On the other hand, in the same U Wire article, Vannette presents Vince Vasquez, a young man with a "soft voice," whose demeanor she says contradicts his burgeoning patriotism. Vasquez says that those who oppose the war are "anti-American" and "honestly hate their country."

Both these types of students -- those extremely critical of the war and those who support it strongly -- seem to exist in large numbers. But where are the youth who fall in between? What about those who feel conflicted about what they hear on the news, from their peers, their families? Surely, the largest percentage of youth fall into this gray area.

By focusing on youth with the most extreme viewpoints, the mainstream media is continuing a typical pattern of generalization and over-simplification. Long before the Columbine shootings and the media reports engulfing them, it was commonplace to describe "today's youth" in broad, sweeping terms. At a time like this, taking an extreme stand can be a way to feel one has the power or the right to get involved. So it is disappointing (but still surprising) that mainstream media is attempting to pin them down and portray them as either vengeful conservatives or naive peaceniks.

Both these types of students -- those extremely critical of the war and those who support it strongly -- seem to exist in large numbers. But where are the youth who fall in between? What about those who feel conflicted about what they hear on the news, from their peers, their families?

Last week, Newsweek magazine ran a number of stories about "Generation 9-11." Behind a glossy cover graced by three appropriately mixed-raced kids looking gravely concerned, the article attempts to offer a definitive analysis of the lives of millions of younger Americans.

In the cover article, authors Barbara Kantrowitz and Keith Naughton tell us that this privileged, apathetic generation has found its "defining moment." They also say that only 28.1 percent of last year's freshman class reported following politics," an embarrassing number, to be sure.
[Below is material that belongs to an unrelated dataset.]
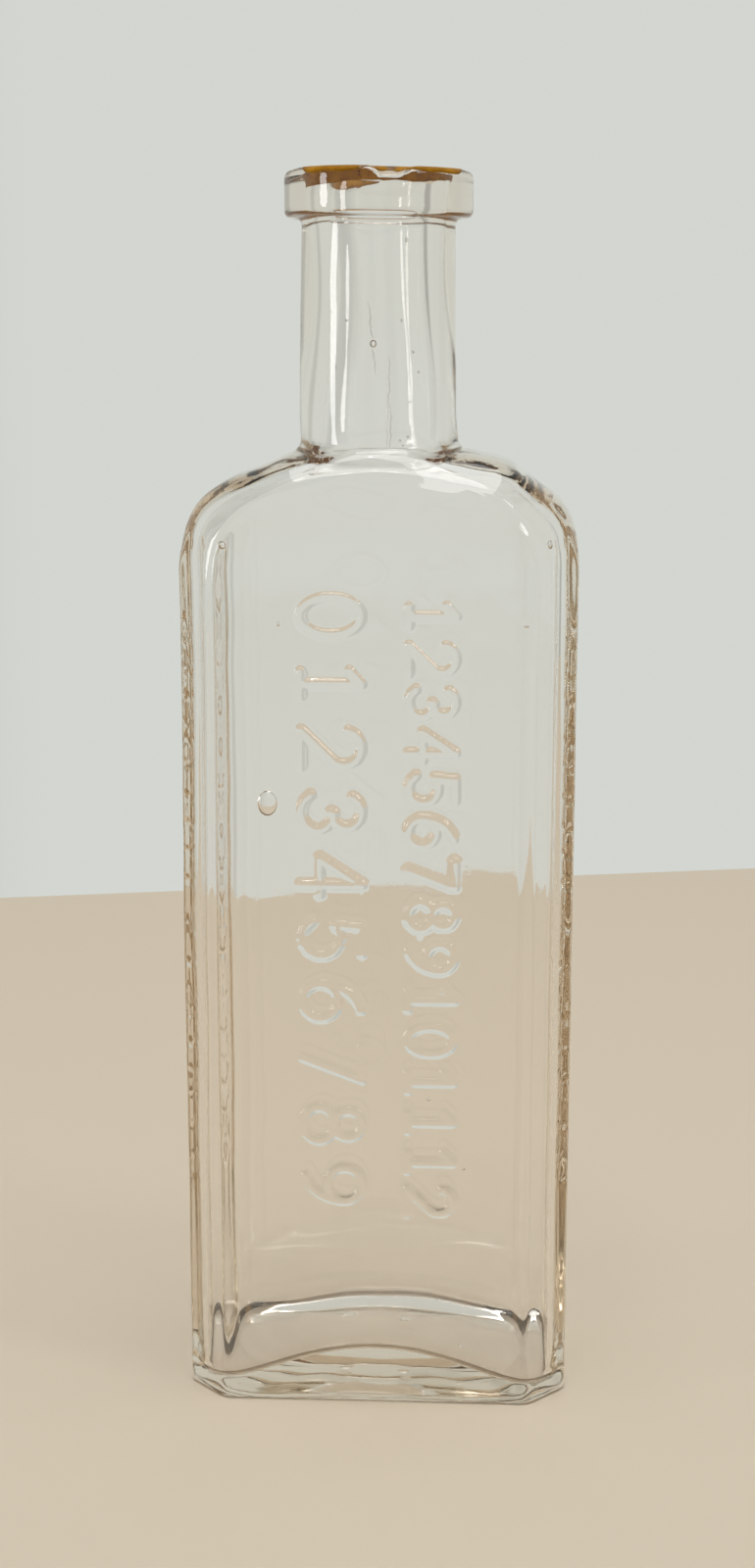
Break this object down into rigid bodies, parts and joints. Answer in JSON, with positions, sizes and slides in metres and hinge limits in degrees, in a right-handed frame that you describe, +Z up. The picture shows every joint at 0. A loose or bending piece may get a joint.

But then they jump to the fact that Newsweek found that "85 percent of the students they polled favored the current military action."

When the Newsweek story does acknowledge the student activism that has taken place in the past years it is described as "just a lot of. . .'little projects': protests against sweatshops or nuclear weapons." Similarly, they describe anti-war movements on campus as "scattered and nascent."

Newsweek's point is that an important shift has occurred for the under-25 population in the last two months. Now, not only are young Americans overwhelmingly compelled to inform themselves, argues Newsweek, but they are suddenly "politically involved" because they can claim their support for the war. At one end of the polarized set of options is complete anti-political apathy. At the other is a flag-waving, government-job-seeking buy-in. If you don't believe in the ideas behind this war, this widely read magazine indirectly implies, you don't belong in "Generation 9-11."